Like many of his peers around the world, di Galoma said he has had to cancel meetings as yields rose ever higher through key levels that many thought would attract demand, but didn’t.
Yields Surge
Take the yield on the benchmark 10-year German bund: it soared to as high as 0.995 percent Thursday from as low as 0.049 percent on April 17, before slipping to 0.859 percent as of 8:43 a.m. New York time. Similar-maturity U.K. yields climbed to 2.18 percent, the highest since November, before falling to 2.05 percent.The 10-year Treasury note yielded 2.34 percent after climbing as high as 2.42 percent, the highest since October and up from as low as 1.64 percent in January.
At a conference in Cambridge, Mass., Michael Lorizio said he couldn’t keep his eyes away from his phone, where price alerts were announcing a crash in German bond prices. He said he skipped out early from the networking session, and headed back to his office in Boston.
“I couldn’t pay attention to any of the content, I was just watching the price action,” said Lorizio, senior bond trader at Manulife Asset Management. “You’ve had to be a little more decisive because prices are moving very quickly.”
At a news conference in Frankfurt Wednesday after an ECB policy meeting, where it didn’t even change rates, Draghi suggested several reasons for the rout in bonds. He cited factors including an improving economic and inflation outlook in the euro area, heavier issuance, volatility, poor market liquidity and an absence of certain investors.
‘Quiet Day’
“Things went quite badly after Draghi’s comment that markets should get used to more volatility,” said Antonio Torralba, head of flow rates trading at Banco Bilbao Vizcaya Argentaria in Madrid. “I thought it was a quiet day but in the end it wasn’t.”Draghi, the architect of a 1 trillion-euro ($1.1 trillion) bond-buying program, is an unlikely foe of the bond market. Quantitative easing provides an almost endless source of demand for bonds and should keep yields low.

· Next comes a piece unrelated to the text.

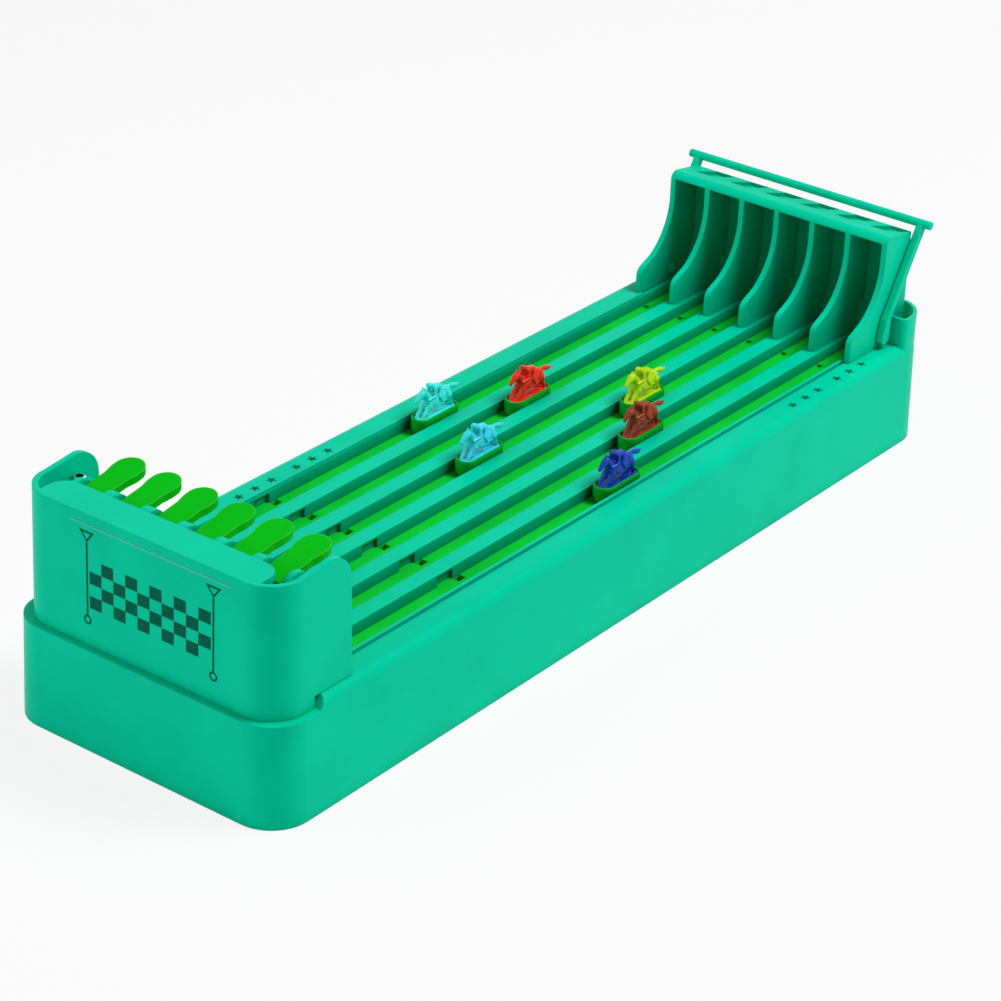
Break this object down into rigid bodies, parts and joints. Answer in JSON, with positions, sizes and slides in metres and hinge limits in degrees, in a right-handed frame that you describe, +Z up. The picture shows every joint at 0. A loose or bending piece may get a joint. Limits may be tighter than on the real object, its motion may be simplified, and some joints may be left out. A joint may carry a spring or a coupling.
{
  "type": "lever horse race game",
  "caption": "Table-top race game: finger levers at one end, sunken lanes with horse and rider figures in cups, and a curved hood with compartments at the other end.",
  "frame": {"origin": "centre of the underside of the housing", "axes": "+X across the lanes to the right, +Y along the lanes from the levers to the hood, +Z up"},
  "size_m": [0.131, 0.4244, 0.097],
  "materials": {
    "teal_plastic": "satin moulded",
    "lane_green_plastic": "satin moulded",
    "lever_green_plastic": "gloss moulded",
    "cup_green_plastic": "gloss moulded",
    "aqua_plastic": "gloss moulded",
    "red_plastic": "gloss moulded",
    "light_blue_plastic": "gloss moulded",
    "yellow_green_plastic": "gloss moulded",
    "brown_plastic": "gloss moulded",
    "blue_plastic": "gloss moulded",
    "ball_steel": "polished",
    "spring_steel": "plain",
    "fastener_steel": "plated"
  },
  "bodies": {
    "base": {"track_housing": "teal_plastic", "lane_frame": "teal_plastic", "lane_plate": "lane_green_plastic", "bottom_cover": "teal_plastic", "finish_cap": "teal_plastic", "lever_carrier": "teal_plastic", "lever_axle": "fastener_steel", "start_hood": "teal_plastic", "cover_screws": "fastener_steel", "lane_screws": "fastener_steel", "hood_screws": "fastener_steel", "cap_screws": "fastener_steel", "carrier_screws": "fastener_steel", "bail_pins": "teal_plastic", "lever_spring_1": "spring_steel", "lever_spring_2": "spring_steel", "lever_spring_3": "spring_steel", "lever_spring_4": "spring_steel", "lever_spring_5": "spring_steel", "lever_spring_6": "spring_steel"},
    "lever_1_body": {"lever_1": "lever_green_plastic"},
    "lever_2_body": {"lever_2": "lever_green_plastic"},
    "lever_3_body": {"lever_3": "lever_green_plastic"},
    "lever_4_body": {"lever_4": "lever_green_plastic"},
    "lever_5_body": {"lever_5": "lever_green_plastic"},
    "lever_6_body": {"lever_6": "lever_green_plastic"},
    "ball_1_body": {"ball_1": "ball_steel"},
    "ball_2_body": {"ball_2": "ball_steel"},
    "ball_3_body": {"ball_3": "ball_steel"},
    "ball_4_body": {"ball_4": "ball_steel"},
    "ball_5_body": {"ball_5": "ball_steel"},
    "ball_6_body": {"ball_6": "ball_steel"},
    "horse_1_body": {"horse_base_1": "cup_green_plastic", "horse_1": "aqua_plastic"},
    "horse_2_body": {"horse_base_2": "cup_green_plastic", "horse_2": "red_plastic"},
    "horse_3_body": {"horse_base_3": "cup_green_plastic", "horse_3": "light_blue_plastic"},
    "horse_4_body": {"horse_base_4": "cup_green_plastic", "horse_4": "yellow_green_plastic"},
    "horse_5_body": {"horse_base_5": "cup_green_plastic", "horse_5": "brown_plastic"},
    "horse_6_body": {"horse_base_6": "cup_green_plastic", "horse_6": "blue_plastic"},
    "bail_body": {"rear_bail": "teal_plastic"}
  },
  "joints": [
    {"name": "lever_1_press", "type": "hinge", "parent": "base", "child": "lever_1_body", "pos_m": [-0.04365, -0.1861, 0.08325], "axis": [-1, 0, 0], "range_deg": [0, 18], "stiffness_Nm_per_rad": 0.06, "springref_deg": -11.46, "deforming": ["lever_spring_1"]},
    {"name": "lever_2_press", "type": "hinge", "parent": "base", "child": "lever_2_body", "pos_m": [-0.02619, -0.1861, 0.08325], "axis": [-1, 0, 0], "range_deg": [0, 18], "stiffness_Nm_per_rad": 0.06, "springref_deg": -11.46, "deforming": ["lever_spring_2"]},
    {"name": "lever_3_press", "type": "hinge", "parent": "base", "child": "lever_3_body", "pos_m": [-0.00873, -0.1861, 0.08325], "axis": [-1, 0, 0], "range_deg": [0, 18], "stiffness_Nm_per_rad": 0.06, "springref_deg": -11.46, "deforming": ["lever_spring_3"]},
    {"name": "lever_4_press", "type": "hinge", "parent": "base", "child": "lever_4_body", "pos_m": [0.00873, -0.1861, 0.08325], "axis": [-1, 0, 0], "range_deg": [0, 18], "stiffness_Nm_per_rad": 0.06, "springref_deg": -11.46, "deforming": ["lever_spring_4"]},
    {"name": "lever_5_press", "type": "hinge", "parent": "base", "child": "lever_5_body", "pos_m": [0.02619, -0.1861, 0.08325], "axis": [-1, 0, 0], "range_deg": [0, 18], "stiffness_Nm_per_rad": 0.06, "springref_deg": -11.46, "deforming": ["lever_spring_5"]},
    {"name": "lever_6_press", "type": "hinge", "parent": "base", "child": "lever_6_body", "pos_m": [0.04365, -0.1861, 0.08325], "axis": [-1, 0, 0], "range_deg": [0, 18], "stiffness_Nm_per_rad": 0.06, "springref_deg": -11.46, "deforming": ["lever_spring_6"]},
    {"name": "ball_1_roll", "type": "slide", "parent": "base", "child": "ball_1_body", "axis": [0, 1, 0], "range_m": [0, 0.086]},
    {"name": "ball_2_roll", "type": "slide", "parent": "base", "child": "ball_2_body", "axis": [0, 1, 0], "range_m": [0, 0.086]},
    {"name": "ball_3_roll", "type": "slide", "parent": "base", "child": "ball_3_body", "axis": [0, 1, 0], "range_m": [0, 0.086]},
    {"name": "ball_4_roll", "type": "slide", "parent": "base", "child": "ball_4_body", "axis": [0, 1, 0], "range_m": [0, 0.086]},
    {"name": "ball_5_roll", "type": "slide", "parent": "base", "child": "ball_5_body", "axis": [0, 1, 0], "range_m": [0, 0.086]},
    {"name": "ball_6_roll", "type": "slide", "parent": "base", "child": "ball_6_body", "axis": [0, 1, 0], "range_m": [0, 0.086]},
    {"name": "horse_1_run", "type": "slide", "parent": "base", "child": "horse_1_body", "axis": [0, 1, 0], "range_m": [-0.0794, 0.1346]},
    {"name": "horse_2_run", "type": "slide", "parent": "base", "child": "horse_2_body", "axis": [0, 1, 0], "range_m": [-0.1175, 0.0965]},
    {"name": "horse_3_run", "type": "slide", "parent": "base", "child": "horse_3_body", "axis": [0, 1, 0], "range_m": [-0.0628, 0.1512]},
    {"name": "horse_4_run", "type": "slide", "parent": "base", "child": "horse_4_body", "axis": [0, 1, 0], "range_m": [-0.1476, 0.0664]},
    {"name": "horse_5_run", "type": "slide", "parent": "base", "child": "horse_5_body", "axis": [0, 1, 0], "range_m": [-0.1217, 0.0923]},
    {"name": "horse_6_run", "type": "slide", "parent": "base", "child": "horse_6_body", "axis": [0, 1, 0], "range_m": [-0.0805, 0.1335]},
    {"name": "bail_swing", "type": "hinge", "parent": "base", "child": "bail_body", "pos_m": [0, 0.185, 0.0504], "axis": [1, 0, 0], "range_deg": [0, 27]}
  ]
}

Instead, it’s made investors overly sensitive, said Jim Bianco, president of Bianco Research LLC in Chicago.
“You want to shove rates down to zero, people are going to make big bets because they don’t think it can last,” Bianco said. “Every move becomes a massive short squeeze or an epic collapse -- which is what we seem to be in the middle of right now.”
This time, it was a June 2 report that the euro zone had experienced one month of inflation, of 0.3 percent, the first increase in six months, which sent investors overboard. That set off doubts about how long ECB policy makers will cling to a set of stimulus measures that look more appropriate for Europe in the throes of recession and deflation.
Market Returns
After five years of unprecedented central-bank stimulus, the reversal is a blow. Last year, global investors earned 7.8 percent on bonds, compared with 4.8 percent on stocks.“We were very complacent, we were at very low yields for a long time,” said Brian Edmonds, head of interest rates at Cantor Fitzgerald LP in New York, one of 22 primary dealers that trade with the Fed. “All you had to do was look all around the globe to see all the debt that’s accumulated over the last few years, and we’re finally maybe facing that, in that we’re seeing rates rise for no clearly apparent reason.”
Mike Schumacher, head of global rates strategy in New York at UBS AG, also a primary dealer, was telling investors to exit bunds at the start of the year. His prediction, that 10-year bunds would yield 0.9 percent, has already come true.
The bond rout has been exacerbated by dealers who have reduced trading activity amid regulations restricting their use of capital. Dealers cut their U.S. government-debt holdings to $22.9 billion as of May 20, down from a record-high $146 billion in October 2013, Fed data show.
“A lot of the risk takers are no longer there, the balance sheet’s not there and the liquidity’s going away,” said Charles Comiskey, head of Treasury trading at Bank of Nova Scotia in New York, another primary dealer. “The usual suspects that come in to buy the market and support the market aren’t there. There’s selling going on and there’s nobody there to stop it.”